Congressional Budget Office (CBO) analysts tallied that spending annually, and an average of its most recent totals (2001–2004) showed roads and bridges with 61 percent of the spending; mass transit, 20 percent; aviation, 14.5 percent; water transportation, less than 4 percent. In perspective, about 14 percent of intercity cargo traffic moves on waterways. (CBO’s count omitted most of the modest public spending for freight rail infrastructure.)
The American Society of Civil Engineers (ASCE) calls the inland waterways and rivers “the hidden backbone of our freight network.” The importance of waterway transport doesn’t stop with farm goods and petroleum.Other major products depend on the waterways as well, including coal, steel, fertilizers and chemicals, sand and crushed rock, and intermodal containers.
But in its latest assessment, the ASCE hands the transport system a D-, its lowest grade among all transport modes.
The scoring is not about this transport sector’s “trucks,”so to speak, i.e. the 5,500 tugboats and 31,000 barges at work on America’s water highways.
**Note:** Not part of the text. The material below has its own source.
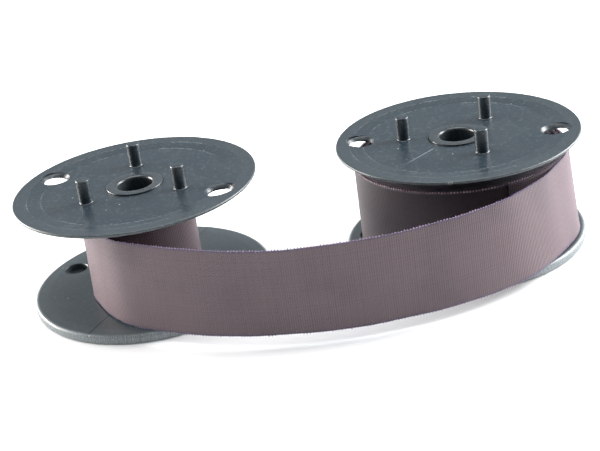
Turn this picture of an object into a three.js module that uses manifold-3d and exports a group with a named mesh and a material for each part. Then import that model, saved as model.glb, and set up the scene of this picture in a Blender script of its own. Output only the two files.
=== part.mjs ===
// Twin-spool ink ribbon for a printing calculator.
//
// Two flanged spools stand side by side on their base flanges, with their drive pins up. One
// woven ribbon is wound on both: the left spool is almost empty, the right one is nearly full,
// and the free ribbon runs from the outside of the left winding, round the front, to the outside
// of the right winding. Both spools therefore turn the same way when the ribbon is fed.
//
// Units are millimetres, +Z is up, -Y is the front. The origin is on the surface that the spools
// stand on, at the middle of the object's box.
import * as THREE from 'three';
import { mergeVertices } from 'three/addons/utils/BufferGeometryUtils.js';
import Module from 'manifold-3d';

// ---- Driving dimensions ----
const RIBBON_WIDTH = 12.7; // half-inch ink ribbon
const RIBBON_BODY = 0.3; // thickness of the solid that stands for the free ribbon
const SPOOL_PITCH = 48; // distance between the two spool axes
const FLANGE_R = 18;
const CLEARANCE = 0.3; // gap between pieces that touch on the real object

const BASE_THICK = 1.4; // base flange, the one that the spool stands on
const DRIVE_UNDER_Z = 16; // underside of the drive flange, near the hub
const DRIVE_THICK = 0.7;
const DISH_R = 13.9; // the drive flange is flat inside this radius and rises outside it
const DISH_STEP_R = 16; // second, gentler slope from here to the rim
const DISH_STEP_RISE = 0.25;
const DISH_RIM_RISE = 0.4;
const RIM_LAND = 0.35; // upright part of the drive flange's rim, between its two chamfers
const RIM_TOP_CHAMFER = 0.2;
const RIM_UNDER_CHAMFER = [0.3, 0.2]; // inwards and downwards
const BASE_FOOT_CHAMFER = 0.25;
const BASE_TOP_CHAMFER = 0.3;

const BORE_R = 2.6; // hole for the machine's spindle
const SPIGOT_R = 4.2; // hub ends that are pressed into the two flanges
const SPIGOT_PROUD = 0.25; // how far the upper spigot stands above the drive flange
const SPIGOT_CHAMFER = 0.15;
const BORE_CHAMFER = 0.35; // at the bore's upper mouth, which leads the spindle in
const HUB_FOOT_Z = 0.1; // the lower spigot stops just short of the surface the flange stands on
const DRUM_R = 6; // the hub's winding drum

const PIN_COUNT = 3;
const PIN_R = 0.98;
const PIN_HEIGHT = 3.55;
const PIN_CIRCLE_R = 7.9;
const PIN_TIP_CHAMFER = 0.25;

const EDGE_HOLE_R = 1.75; // two near the rim of each flange, opposite each other
const EDGE_HOLE_LIP = 0.45; // countersunk lip on each upper face, at 45 degrees
const LIP_OVERCUT = 0.3; // how far the countersink's cone runs on past the outer face
const CUT_PAST = 1; // how far a cutting tool stands clear of the piece it cuts
const EDGE_HOLE_CIRCLE_R = 14.3;
const EDGE_SOCKET_DEPTH = 1; // they go through the drive flange, but are blind in the base flange

const SLOT_WIDTH = 1.6; // slot in the drum for the ribbon's end and its wedge
const SLOT_FLOOR_R = 4.7;
const SLOT_ANGLE = 60; // degrees round from the first drive pin
const WEDGE_WIDTH = SLOT_WIDTH - 2 * CLEARANCE;
const WEDGE_OUTER_R = DRUM_R - 0.1; // just below the drum's surface, so that the ribbon lies flat

const EYELET_R = 2; // reversing eyelet, clinched on the ribbon close to its end
const EYELET_BARREL_R = 1.45;
const EYELET_HOLE_R = 1.05;
const EYELET_THICK = 0.7;
const EYELET_LEAF = 0.2; // thickness of each of its two clinched rims
const EYELET_ANGLE = 180;
const EYELET_SEAT_GAP = CLEARANCE + 0.05; // from the drum to the eyelet's inner rim
const EYELET_POCKET_DEPTH = 1.35; // space left for it inside the first turns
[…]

Rather, it applies to the 25,000 miles of commercially navigable river channels, the 236 locks on those rivers, plus the other features that keep harbors, the Great Lakes and coastal waterways open for business.
The ASCE declares: “More than half of the locks are over 50 years old. Barges are stopped for hours each day with unscheduled delays,preventing goods from getting to market and driving up costs . . . Projects to repair and replace aging locks and dredge channels take decades to approve and complete . . .”
A prime example of the urgent need for waterway improvements is the LaGrange Lock and Dam. It was built in 1936 and designed to last 50 years – that was 80 years ago.
LaGrange is last lock and dam on the Illinois River before it joins the Mississippi River. Every day, about 70,000 tons of goods worth $27 million travel through the lock. These commodities include grain, petroleum,manufactured goods, chemicals, coal and more, representing billions of dollars to the U.S. economy each year.
Today, the lock chamber and machinery are in bad shape. Big chunks are missing in the lock wall. And the jagged steel edges endanger every barge that moves through it.
Still a competitive way to ship
Fortunately, U.S. cargo-moving infrastructure has remained competitive.
For example, in a recent report supported by the United Soybean Board, Informa Economics chose Brazil, America’s leading hemispheric agricultural competitor, to compare the costs to transport soybeans from the farm to export terminals. In Brazil it costs $96 per metric ton to largely truck the soybeans 1,000 miles to access the country’s primary export region. In the U.S. it costs $62 per metric ton to transport soybeans approximately the same distance due to our greater utilization of efficient river transportation.
But the finding sinclude a caveat: “Since 2005, Brazil’s modal shares have been realigning, with the more efficient modes of rail and barge gaining notable shares.”
What’s more, Brazil is a low-cost producer in other ways,and its farm output and exports are growing exponentially.
The U.S. Department of Agriculture’s trade data shows Brazil’s export volume for soybeans and beef have shot up 280 percent since 2000; for corn, up 350 percent; chicken meat, 370 percent; cotton, more than 800 percent. Brazil exported no cattle in 2000, while last year the country exported 300,000 head.
So Americans interested in ensuring competitive transportation services for the future may want to see stronger investment in waterways. Last year’s opening of the deeper and enlarged Panama Canal channel,for example, emphasized the need for eastern U.S. ports and the Mississippi River system to stay abreast with the world’s oceanic cargo movers to remain competitive.
Funding the future
The nation’s waterway operators have been doing their part. They expanded their barge fleet by about 3 percent in 2014 and again in 2015.Further, they agreed with Congress to hike the tax on their fuel by 45 percent(to 29 cents a gallon) to more generously fund the Inland Waterways Trust Fund,which is used to match the U.S. Army Corps of Engineers’ costs for lock renovation and replacement.
The yearly budget of the Corps for navigation maintenance and improvements, in fact, has been expanded by about $250 million in the past two years, with another $100 million hike proposed for this year by congressional committees.
The funding allows the Corps to deepen harbors and river channels to accommodate the world’s biggest cargo ships – such as those now traversing the Panama Canal – and longer barges. For example, the Corps is hoping to soon gouge out an additional 5 feet of depth, to 50 feet, in the Mississippi River channel for more than 200 miles from its mouth north to Baton Rouge.
Such inland waterways upgrades are a big deal to folks such as Mark Seib, who grows corn, soybeans and wheat on his southwest Indiana spread.
Seib hauls much of his corn and soybeans to elevators at Mount Vernon and Evansville, which are served by barge operators on the Ohio River. The towboats and barges on that river are “a definite must,” Seib says.“For us to keep those inland waterways working to get our commodities up and down the river, it is a huge must.” Although he hauls some of his corn to nearby ethanol plants, “if the river would be shut down for some reason, we don’t have a plan B for that much tonnage to be moved any other way,” he says.